_What to produce_. Count lines with the string "shown" in them. State the number alone.

_Data_.
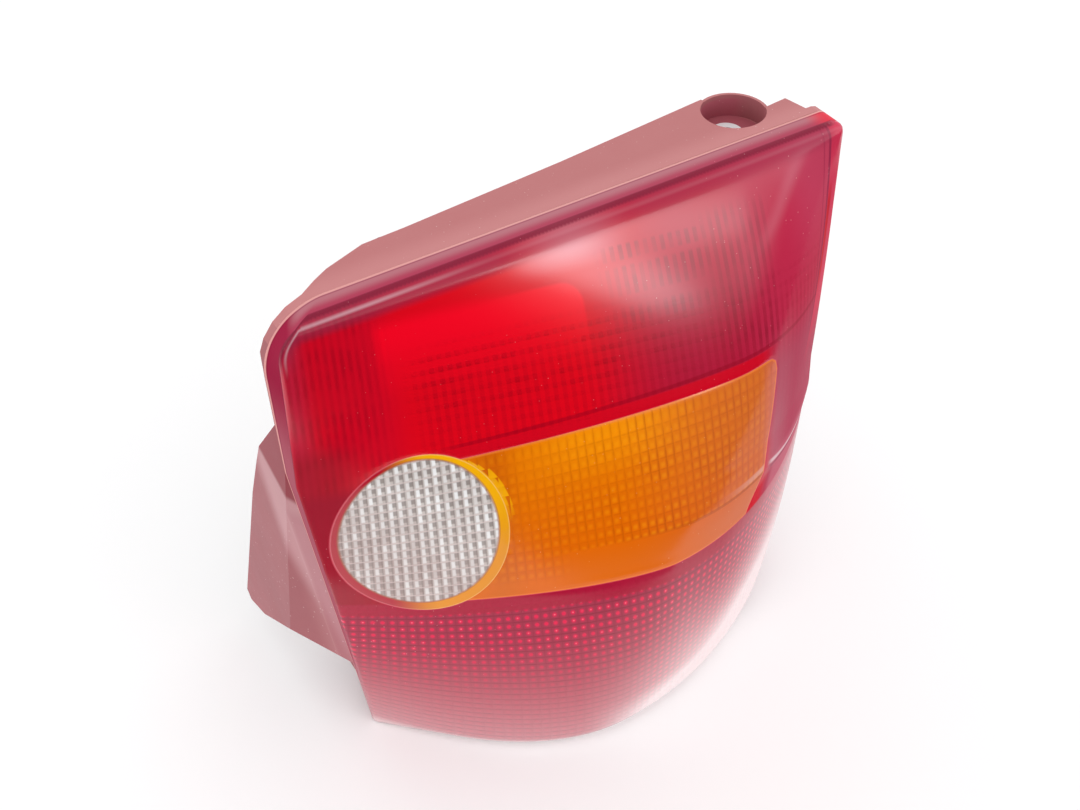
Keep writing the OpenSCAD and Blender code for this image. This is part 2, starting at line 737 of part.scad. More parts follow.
module body_gasket() {
    color("black") placed() in_depth(body_depth, body_depth + foam_t) difference() {
        bucket_2d(wall + 1 + foam_w);
        bucket_2d(wall + 1);
    }
}
module vent_cap() {
    color("black") placed() difference() {
        rod(vent_at, body_depth, body_depth + 11, vent_r + 2);
        rod(vent_at, body_depth - 1, body_depth + 8.5, vent_r);
    }
}

// Reflector
module bowl_shell(at, r) {
    face = [for (i = [0 : 8])
        let (q = bowl_hole_r + (r - bowl_hole_r) * i / 8) [q, bowl_depth * (1 - pow(q / r, 2))]];
    rear = [for (i = [8 : -1 : 0]) face[i] + [reflector_t * 0.55, reflector_t]];
    translate([at[0], reflector_y - reflector_t, at[1]])
        rotate([-90, 0, 0])
            rotate_extrude($fn = 72)
                polygon(concat(face, rear));
}
module divider(h, x0, x1) {
    front = [for (x = steps(x0, x1, 14)) [x, -max(0, crown(x, h) - lens_t - divider_gap)]];
    translate([0, 0, h - reflector_t / 2]) linear_extrude(reflector_t)
        polygon(concat(front, [[x1, reflector_y], [x0, reflector_y]]));
}
module reflector() {
    radii = [bowl_r, bowl_r, clear_bowl_r, bowl_r];
    color("gainsboro") placed() {
        difference() {
            in_depth(reflector_y - reflector_t, reflector_y) body_2d(wall + 0.4);
            for (i = [0 : 3]) rod(bulbs_at[i], 0, reflector_y + 1, radii[i] - 0.2);
        }
        for (i = [0 : 3]) bowl_shell(bulbs_at[i], radii[i]);
        divider(amber_high + 1.5, 30, lens_w - 22);
        divider(amber_low - 2, 30, lens_w - 30);
    }
}

// Bulb carrier
// A latch reaches over the bucket's rim and hooks behind it; drawn for the upper side
module latch() {
    reach = bucket_rim + 0.6;
    translate([-latch_w / 2, plate_y, 0]) cube([latch_w, plate_t, reach + latch_t]);
    translate([-latch_w / 2, latch_y - latch_t, reach]) cube([latch_w, strip_y - latch_y + latch_t, latch_t]);
    translate([-latch_w / 2, latch_y - latch_t, reach - 1.6]) cube([latch_w, latch_t, 1.7]);
}
// Slot beside a bulb's base for the tab of the earth strip
module earth_slot(at, gap = 0) {
    translate([at[0] - base_r - strip_t - gap, plate_y - tab_h - gap, at[1] - strip_w / 2 - gap])
        cube([strip_t + gap + tiny, tab_h + plate_t + 1, strip_w + 2 * gap]);
}
module bulb_carrier() {
    shroud_at = [shroud_x - shroud_w / 2, strip_y, shroud_z - shroud_h / 2];
    color("gainsboro") placed() difference() {
        union() {
            in_depth(plate_y, strip_y) bucket_2d(bucket_rim);
            for (at = bulbs_at) rod(at, plate_y - socket_h, plate_y + tiny, bulb_hole_r + socket_wall);
            translate(shroud_at - [shroud_t, tiny, shroud_t])
                cube([shroud_w + 2 * shroud_t, shroud_l, shroud_h + 2 * shroud_t]);
            translate([bucket_x + bucket_w / 2, 0, bucket_z + bucket_h]) latch();
            translate([bucket_x + bucket_w / 2, 0, bucket_z]) mirror([0, 0, 1]) latch();
        }
        for (at = bulbs_at) {
            rod(at, plate_y - socket_h - 1, bulb_foot_y, bulb_hole_r);
            earth_slot(at, 0.15);
        }
        for (at = contacts_at) rod(at, bulb_foot_y - 1, strip_y + 1, post_r + fit_gap);
        translate(shroud_at) cube([shroud_w, far, shroud_h]);
        translate(shroud_at + [1, 0, shroud_h / 2]) cube([shroud_w - 2, strip_t + 0.3, far]);
    }
}
module carrier_gasket() {
    color("black") placed() in_depth(bucket_depth, plate_y) difference() {
        bucket_2d(1 + gasket_w);
        bucket_2d(1);
    }
}
module connector_pins() {
    color("goldenrod") placed()
        for (i = [0 : pin_count - 1])
            translate([pin_x(i) - pin_w / 2, strip_y + strip_t, shroud_z - 0.4]) cube([pin_w, pin_l, 0.8]);
}

// Contact strips
// Square-cornered track through the points, drawn across and up
module track(points) {
    for (i = [0 : len(points) - 2]) {
        a = points[i];
        b = points[i + 1];
        translate([min(a[0], b[0]) - strip_w / 2, min(a[1], b[1]) - strip_w / 2])
            square([abs(a[0] - b[0]) + strip_w, abs(a[1] - b[1]) + strip_w]);
    }
}
// A live strip runs up from its pin, across at a height and up or down to a contact
module live_strip(i, cross_z, contact) {
    color("goldenrod") placed() {
        in_depth(strip_y, strip_y + strip_t)
            track([[pin_x(i), shroud_z], [pin_x(i), cross_z], [contact[0], cross_z], contact]);
        rod(contact, bulb_foot_y, strip_y + tiny, post_r);
    }
}
module fog_strip() live_strip(0, low_run(0.18), fog_contact);
module reverse_strip() live_strip(2, low_run(0.52), reverse_contact);
module turn_strip() live_strip(3, low_run(0.7), turn_contact);
module tail_strip() live_strip(4, high_run(0.5), tail_contact);
module stop_strip() live_strip(5, high_run(0.65), stop_contact);
// The earth strip runs up the inboard side and sends a branch with a tab to every bulb
module earth_strip() {
    trunk = bucket_x + 7;
    foot = low_run(0.36);
    side = high_run(0.3);
    head = high_run(0.79);
    color("goldenrod") placed() {
        in_depth(strip_y, strip_y + strip_t) {
            track([[pin_x(1), shroud_z], [pin_x(1), foot], [trunk, foot], [trunk, head]]);
            track([[trunk, head], [tab(stop_at)[0], head], tab(stop_at)]);
            track([[trunk, clear_h], tab(reverse_at)]);
            track([[trunk, side], [tab(turn_at)[0], side], tab(turn_at)]);
            track([[tab(fog_at)[0], foot], tab(fog_at)]);
        }
        for (at = bulbs_at) earth_slot(at);
    }
}

// Bulbs: a metal base with a pear of glass on it, its tip towards the lens
module bulb(at) {
    top = bulb_h - glass_r;
    base = [[0, 0], [4, 0], [4, 1.5], [base_r, 2.5], [base_r, base_h], [glass_neck_r, base_h]];
    glass = concat([[glass_neck_r, base_h + 2]],
                   [for (a = [0 : 15 : 90]) [glass_r * cos(a), top + glass_r * sin(a)]]);
    color("lightyellow") placed() translate([at[0], bulb_foot_y, at[1]]) rotate([90, 0, 0])
        rotate_extrude($fn = 64) polygon(concat(base, glass));
}
module stop_tail_bulb() bulb(stop_at);
module turn_bulb() bulb(turn_at);
module reverse_bulb() bulb(reverse_at);
module fog_bulb() bulb(fog_at);

lens_red();
lens_amber();
lens_clear();
seal_bead();
housing();
top_bush();
mounting_studs();
body_gasket();
vent_cap();
reflector();
bulb_carrier();
carrier_gasket();
connector_pins();
earth_strip();
tail_strip();
stop_strip();
turn_strip();
reverse_strip();
fog_strip();
stop_tail_bulb();
turn_bulb();
reverse_bulb();
fog_bulb();
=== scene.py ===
# %% [markdown]
# # A tail light cluster for a family car
# The lamp stands on its lower lens edge. The packed solids give the exact
# sizes, and this notebook dresses them: it replaces the three lens solids by
# finely divided shells, rounds the edges of the rest, and gives every piece a
# material that is made from nodes. All lengths in Blender are metres. The form
# of the lens was drawn in millimetres, so a small helper turns one into the
# other.

# %% Load the frame
import math
import bpy
from mathutils import Matrix, Vector
from mathutils.geometry import delaunay_2d_cdt


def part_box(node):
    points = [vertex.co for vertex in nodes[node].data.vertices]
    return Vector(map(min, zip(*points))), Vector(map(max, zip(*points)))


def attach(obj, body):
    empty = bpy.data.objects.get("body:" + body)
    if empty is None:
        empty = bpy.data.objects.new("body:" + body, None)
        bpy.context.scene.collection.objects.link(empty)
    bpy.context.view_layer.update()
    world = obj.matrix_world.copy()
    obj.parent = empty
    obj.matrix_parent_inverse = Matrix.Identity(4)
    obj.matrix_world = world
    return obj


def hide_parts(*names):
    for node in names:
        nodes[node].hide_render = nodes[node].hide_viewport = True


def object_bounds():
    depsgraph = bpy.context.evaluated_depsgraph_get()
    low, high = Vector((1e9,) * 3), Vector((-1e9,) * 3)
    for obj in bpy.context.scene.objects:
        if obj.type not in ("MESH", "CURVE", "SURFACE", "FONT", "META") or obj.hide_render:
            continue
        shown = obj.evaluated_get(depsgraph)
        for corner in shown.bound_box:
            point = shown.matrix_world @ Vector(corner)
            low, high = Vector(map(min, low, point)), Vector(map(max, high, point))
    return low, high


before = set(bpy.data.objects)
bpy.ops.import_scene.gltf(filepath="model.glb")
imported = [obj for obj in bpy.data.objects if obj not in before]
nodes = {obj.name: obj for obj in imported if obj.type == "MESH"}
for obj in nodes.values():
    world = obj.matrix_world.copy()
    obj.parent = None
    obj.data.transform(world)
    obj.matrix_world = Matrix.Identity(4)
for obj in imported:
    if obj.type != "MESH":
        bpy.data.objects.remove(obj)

cad_box = [list(corner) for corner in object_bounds()]
print("nodes in the frame:", len(nodes))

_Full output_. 3